Hi,
On Wed, 2005-05-25 at 06:55 -0500, Eric Van Hensbergen wrote:
Well, I'm not using slabs as a custom allocator just to track leaks.
I'm using them for two specific structures which end up getting
allocated and freed quite often (which is what I thought slab
allocators were for). The two structures I'm slab allocating are the
directory structure (which has a fixed size), and the packet structure
(which has a fixed size per session, and may grow or shrink based on
protocol negotiation/command-line options). I use the find_slab
routine to see if there is a slab (that I created) that already
matches the protocol negotiated size so I don't create a
slab-per-session unnecessarily.
Is this not the right way to use slabs? Should I just be using
kmalloc/kcalloc? (Is that what you mean by drop the custom allocator?)

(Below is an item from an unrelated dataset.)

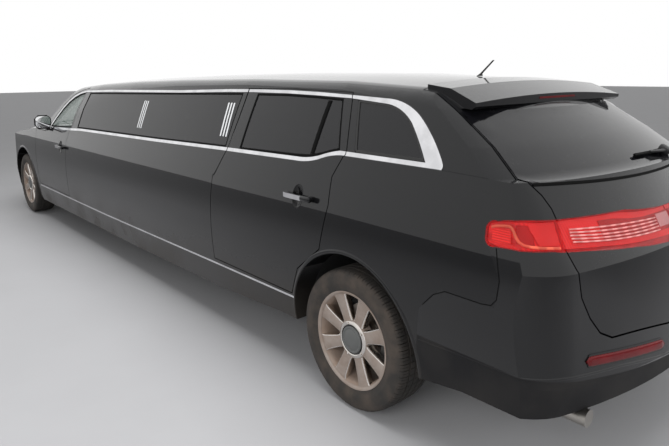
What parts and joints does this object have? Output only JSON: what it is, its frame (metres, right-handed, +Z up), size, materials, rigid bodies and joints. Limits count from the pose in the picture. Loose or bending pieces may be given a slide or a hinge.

You can create your own slab for known fixed-size objects (your
directory structure). Look at other filesystems for an example. They
usually create a cache for their inode_info structs.
The problem with your approach on packet structure slab is that we
potentially get slabs with little or no activity. You would have to
write custom code to tear down unused slabs but now you've got something
that clearly does not belong in filesystem code. So yes, I think you'd
be better of using kmalloc()/kcalloc() for your packet structures.